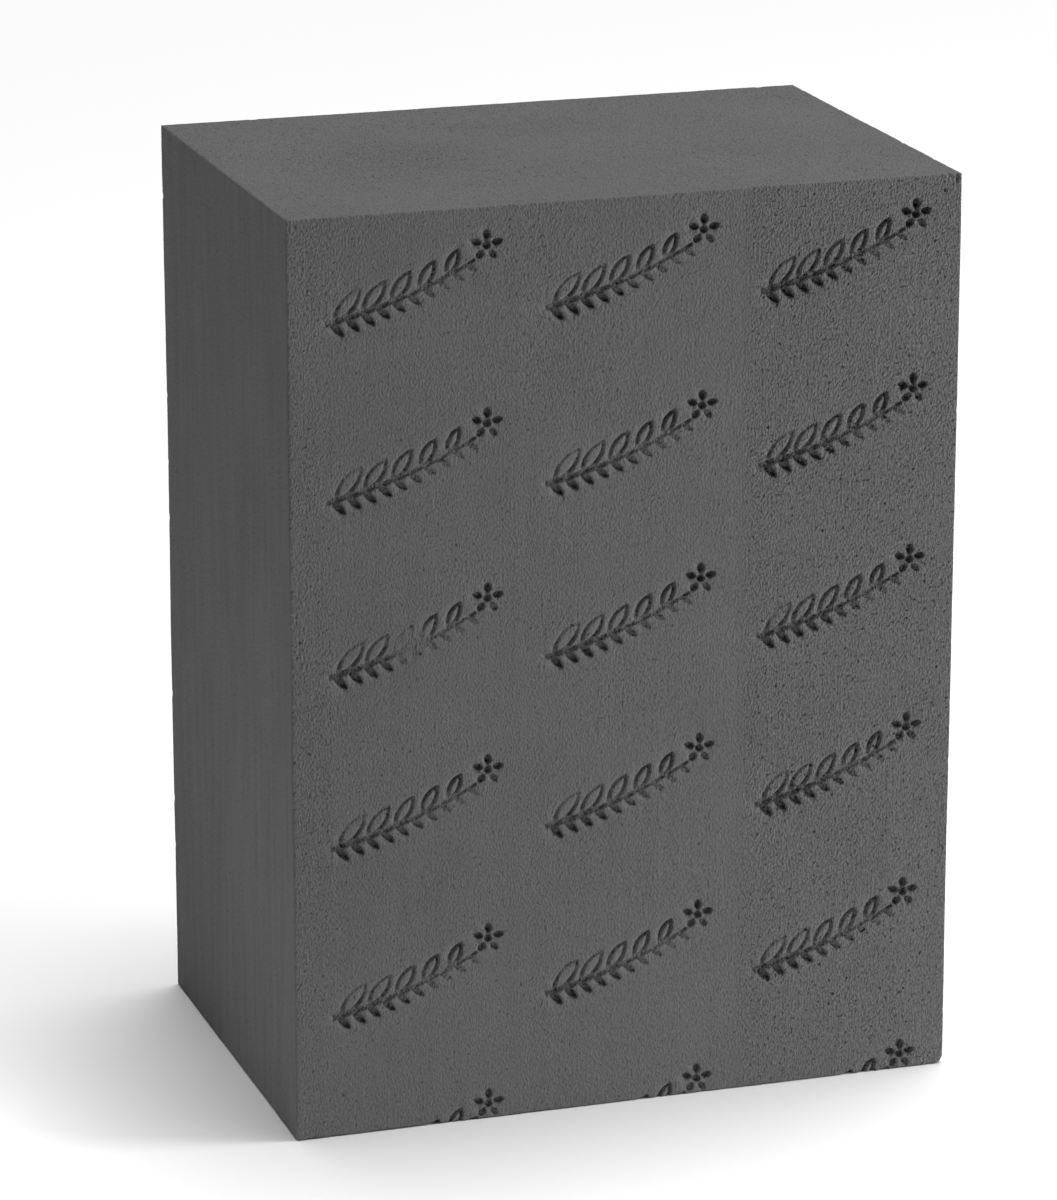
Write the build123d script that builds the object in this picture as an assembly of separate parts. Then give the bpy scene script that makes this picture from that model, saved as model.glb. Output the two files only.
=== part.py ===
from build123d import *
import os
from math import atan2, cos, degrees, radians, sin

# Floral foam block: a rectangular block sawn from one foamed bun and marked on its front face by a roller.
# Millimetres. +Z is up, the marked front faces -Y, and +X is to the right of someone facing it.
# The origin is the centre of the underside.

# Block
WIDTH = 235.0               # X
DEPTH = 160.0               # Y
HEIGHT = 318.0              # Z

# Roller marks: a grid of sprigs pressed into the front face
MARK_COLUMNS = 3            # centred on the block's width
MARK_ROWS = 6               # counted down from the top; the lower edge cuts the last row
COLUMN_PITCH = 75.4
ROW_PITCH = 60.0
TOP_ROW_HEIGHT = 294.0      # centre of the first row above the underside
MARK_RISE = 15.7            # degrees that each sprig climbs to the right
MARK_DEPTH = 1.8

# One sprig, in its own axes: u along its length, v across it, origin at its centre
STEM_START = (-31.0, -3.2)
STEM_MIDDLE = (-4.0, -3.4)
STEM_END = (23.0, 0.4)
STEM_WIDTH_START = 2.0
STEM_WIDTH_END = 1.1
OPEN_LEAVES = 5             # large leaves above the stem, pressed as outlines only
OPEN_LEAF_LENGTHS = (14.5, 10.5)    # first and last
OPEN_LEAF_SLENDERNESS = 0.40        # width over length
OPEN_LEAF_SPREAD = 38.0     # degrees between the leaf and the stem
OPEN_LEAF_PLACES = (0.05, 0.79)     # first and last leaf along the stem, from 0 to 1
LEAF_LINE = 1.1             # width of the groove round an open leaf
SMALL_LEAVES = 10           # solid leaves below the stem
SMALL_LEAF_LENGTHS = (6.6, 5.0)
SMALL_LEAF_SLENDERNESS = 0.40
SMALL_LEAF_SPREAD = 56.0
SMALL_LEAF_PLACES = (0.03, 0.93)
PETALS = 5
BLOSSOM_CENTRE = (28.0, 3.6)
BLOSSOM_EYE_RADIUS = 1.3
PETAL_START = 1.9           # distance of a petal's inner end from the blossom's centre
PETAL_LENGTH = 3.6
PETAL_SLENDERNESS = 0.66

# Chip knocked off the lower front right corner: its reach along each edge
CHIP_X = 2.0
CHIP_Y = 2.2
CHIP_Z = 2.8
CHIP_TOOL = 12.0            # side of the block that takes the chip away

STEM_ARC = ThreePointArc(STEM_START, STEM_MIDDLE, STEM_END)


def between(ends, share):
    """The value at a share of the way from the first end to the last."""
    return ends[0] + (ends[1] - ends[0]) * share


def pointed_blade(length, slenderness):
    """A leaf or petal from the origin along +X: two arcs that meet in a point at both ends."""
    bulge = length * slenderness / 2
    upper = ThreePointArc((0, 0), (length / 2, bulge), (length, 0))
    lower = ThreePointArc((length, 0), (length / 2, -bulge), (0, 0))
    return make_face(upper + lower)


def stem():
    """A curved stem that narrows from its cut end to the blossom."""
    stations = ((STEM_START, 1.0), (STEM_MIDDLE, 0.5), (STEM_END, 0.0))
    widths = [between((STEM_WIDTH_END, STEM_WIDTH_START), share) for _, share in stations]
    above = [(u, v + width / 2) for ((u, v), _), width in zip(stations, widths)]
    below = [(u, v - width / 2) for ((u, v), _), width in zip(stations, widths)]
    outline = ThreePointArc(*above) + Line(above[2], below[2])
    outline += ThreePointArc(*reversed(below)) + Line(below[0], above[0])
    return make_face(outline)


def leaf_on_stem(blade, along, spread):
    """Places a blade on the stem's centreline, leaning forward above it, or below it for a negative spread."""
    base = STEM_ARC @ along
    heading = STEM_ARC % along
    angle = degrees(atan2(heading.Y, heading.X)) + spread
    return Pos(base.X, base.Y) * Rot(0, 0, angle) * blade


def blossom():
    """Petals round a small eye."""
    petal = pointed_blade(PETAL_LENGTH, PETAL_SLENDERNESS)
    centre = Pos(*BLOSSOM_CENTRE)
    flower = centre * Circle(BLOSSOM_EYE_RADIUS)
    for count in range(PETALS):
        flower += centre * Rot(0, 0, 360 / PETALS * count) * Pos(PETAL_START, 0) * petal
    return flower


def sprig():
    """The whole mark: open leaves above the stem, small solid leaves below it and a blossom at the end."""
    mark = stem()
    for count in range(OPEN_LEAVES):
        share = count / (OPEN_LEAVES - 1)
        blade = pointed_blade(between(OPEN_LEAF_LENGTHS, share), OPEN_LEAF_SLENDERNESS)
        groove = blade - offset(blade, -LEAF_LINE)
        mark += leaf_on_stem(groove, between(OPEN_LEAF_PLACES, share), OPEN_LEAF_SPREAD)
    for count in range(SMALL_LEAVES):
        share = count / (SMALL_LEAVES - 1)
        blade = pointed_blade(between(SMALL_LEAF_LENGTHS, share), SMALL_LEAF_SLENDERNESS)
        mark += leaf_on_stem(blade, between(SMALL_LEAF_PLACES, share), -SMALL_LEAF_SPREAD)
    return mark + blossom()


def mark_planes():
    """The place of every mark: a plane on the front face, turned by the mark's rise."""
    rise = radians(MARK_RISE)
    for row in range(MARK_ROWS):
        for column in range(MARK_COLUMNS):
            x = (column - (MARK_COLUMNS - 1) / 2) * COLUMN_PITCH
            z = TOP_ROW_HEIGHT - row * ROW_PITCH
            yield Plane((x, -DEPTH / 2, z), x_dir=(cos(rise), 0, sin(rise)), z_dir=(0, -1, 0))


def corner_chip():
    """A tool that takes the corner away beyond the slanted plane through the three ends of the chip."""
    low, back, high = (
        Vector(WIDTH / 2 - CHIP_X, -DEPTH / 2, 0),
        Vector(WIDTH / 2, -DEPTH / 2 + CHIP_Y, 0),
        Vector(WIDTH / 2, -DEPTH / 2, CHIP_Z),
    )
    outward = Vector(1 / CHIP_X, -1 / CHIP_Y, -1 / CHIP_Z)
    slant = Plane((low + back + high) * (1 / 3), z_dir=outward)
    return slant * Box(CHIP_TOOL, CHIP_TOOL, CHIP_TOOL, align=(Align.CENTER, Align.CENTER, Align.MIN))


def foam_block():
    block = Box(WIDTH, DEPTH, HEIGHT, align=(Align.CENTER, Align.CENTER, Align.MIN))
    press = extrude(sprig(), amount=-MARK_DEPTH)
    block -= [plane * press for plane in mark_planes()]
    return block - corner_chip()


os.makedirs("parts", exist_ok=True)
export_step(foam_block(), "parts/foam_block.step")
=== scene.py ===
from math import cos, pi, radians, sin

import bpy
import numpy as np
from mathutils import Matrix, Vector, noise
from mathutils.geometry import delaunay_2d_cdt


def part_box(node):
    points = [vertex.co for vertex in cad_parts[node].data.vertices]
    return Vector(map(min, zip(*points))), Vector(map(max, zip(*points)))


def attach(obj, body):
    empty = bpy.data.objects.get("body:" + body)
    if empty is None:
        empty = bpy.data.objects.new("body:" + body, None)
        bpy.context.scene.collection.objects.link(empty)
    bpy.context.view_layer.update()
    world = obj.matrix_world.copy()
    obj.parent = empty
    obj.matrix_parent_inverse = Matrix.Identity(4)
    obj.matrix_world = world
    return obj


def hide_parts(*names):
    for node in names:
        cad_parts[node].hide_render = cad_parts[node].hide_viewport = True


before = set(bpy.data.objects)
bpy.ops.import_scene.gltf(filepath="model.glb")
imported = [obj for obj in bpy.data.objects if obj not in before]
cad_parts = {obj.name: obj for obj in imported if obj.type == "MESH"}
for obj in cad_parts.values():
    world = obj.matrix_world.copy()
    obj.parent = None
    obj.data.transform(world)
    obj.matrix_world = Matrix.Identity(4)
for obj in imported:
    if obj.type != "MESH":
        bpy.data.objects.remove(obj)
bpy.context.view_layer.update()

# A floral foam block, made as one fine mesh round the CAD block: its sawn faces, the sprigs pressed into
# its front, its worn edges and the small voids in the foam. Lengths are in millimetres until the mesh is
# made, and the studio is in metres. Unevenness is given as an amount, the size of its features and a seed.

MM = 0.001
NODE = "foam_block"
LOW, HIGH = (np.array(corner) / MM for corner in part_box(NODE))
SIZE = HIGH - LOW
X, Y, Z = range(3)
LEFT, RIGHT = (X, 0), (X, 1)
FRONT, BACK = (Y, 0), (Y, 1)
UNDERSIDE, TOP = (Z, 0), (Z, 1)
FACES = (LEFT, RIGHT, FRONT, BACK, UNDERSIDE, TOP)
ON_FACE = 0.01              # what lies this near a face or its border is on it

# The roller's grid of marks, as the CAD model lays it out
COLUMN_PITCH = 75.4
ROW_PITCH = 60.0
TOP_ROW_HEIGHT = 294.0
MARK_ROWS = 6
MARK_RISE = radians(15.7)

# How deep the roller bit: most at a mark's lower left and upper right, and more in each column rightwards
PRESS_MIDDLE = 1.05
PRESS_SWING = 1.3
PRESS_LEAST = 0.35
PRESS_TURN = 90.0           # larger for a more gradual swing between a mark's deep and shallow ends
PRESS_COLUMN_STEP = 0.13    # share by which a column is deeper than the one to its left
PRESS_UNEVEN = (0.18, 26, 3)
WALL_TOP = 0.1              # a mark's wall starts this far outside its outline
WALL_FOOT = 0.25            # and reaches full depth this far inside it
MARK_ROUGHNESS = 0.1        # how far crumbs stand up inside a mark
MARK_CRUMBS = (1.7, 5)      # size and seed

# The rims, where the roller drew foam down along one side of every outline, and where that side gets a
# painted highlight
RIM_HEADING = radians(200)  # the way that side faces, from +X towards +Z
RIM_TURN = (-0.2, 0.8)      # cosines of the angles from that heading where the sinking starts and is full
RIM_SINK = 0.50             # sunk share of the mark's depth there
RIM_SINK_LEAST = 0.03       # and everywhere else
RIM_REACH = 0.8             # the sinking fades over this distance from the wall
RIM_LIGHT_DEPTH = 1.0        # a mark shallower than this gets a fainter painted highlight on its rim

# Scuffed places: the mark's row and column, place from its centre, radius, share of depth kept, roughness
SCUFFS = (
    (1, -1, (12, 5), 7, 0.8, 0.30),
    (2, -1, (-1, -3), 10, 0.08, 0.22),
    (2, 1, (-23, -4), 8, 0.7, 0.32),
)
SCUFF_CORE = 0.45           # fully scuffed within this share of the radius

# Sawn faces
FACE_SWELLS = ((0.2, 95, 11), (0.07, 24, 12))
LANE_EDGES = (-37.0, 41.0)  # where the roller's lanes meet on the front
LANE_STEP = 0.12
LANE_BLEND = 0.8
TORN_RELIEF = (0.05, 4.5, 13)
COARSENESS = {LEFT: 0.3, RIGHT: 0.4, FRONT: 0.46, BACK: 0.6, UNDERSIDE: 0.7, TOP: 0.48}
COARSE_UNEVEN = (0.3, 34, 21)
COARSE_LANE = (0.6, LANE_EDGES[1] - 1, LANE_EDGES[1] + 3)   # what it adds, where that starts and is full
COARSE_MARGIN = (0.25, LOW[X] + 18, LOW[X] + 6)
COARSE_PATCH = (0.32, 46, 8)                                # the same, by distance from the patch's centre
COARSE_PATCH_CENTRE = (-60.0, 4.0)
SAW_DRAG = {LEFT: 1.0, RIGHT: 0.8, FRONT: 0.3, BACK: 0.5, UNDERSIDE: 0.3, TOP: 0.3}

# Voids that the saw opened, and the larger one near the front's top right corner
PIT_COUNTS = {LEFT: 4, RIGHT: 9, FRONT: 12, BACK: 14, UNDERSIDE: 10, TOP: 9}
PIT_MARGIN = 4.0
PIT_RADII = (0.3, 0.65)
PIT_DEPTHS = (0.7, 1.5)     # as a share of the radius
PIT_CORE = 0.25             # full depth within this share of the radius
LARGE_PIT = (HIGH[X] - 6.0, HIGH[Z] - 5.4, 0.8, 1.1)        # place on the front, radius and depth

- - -

▸ PROBLEM
Your task is to transcribe only the lines from the line containing "press = extrude(sprig(), amount=-MARK_DEPTH)" through the line containing "points = [vertex.co", word for word.

▸ RESPONSE FOR THIS EXERCISE
    press = extrude(sprig(), amount=-MARK_DEPTH)
    block -= [plane * press for plane in mark_planes()]
    return block - corner_chip()


os.makedirs("parts", exist_ok=True)
export_step(foam_block(), "parts/foam_block.step")
=== scene.py ===
from math import cos, pi, radians, sin

import bpy
import numpy as np
from mathutils import Matrix, Vector, noise
from mathutils.geometry import delaunay_2d_cdt


def part_box(node):
    points = [vertex.co for vertex in cad_parts[node].data.vertices]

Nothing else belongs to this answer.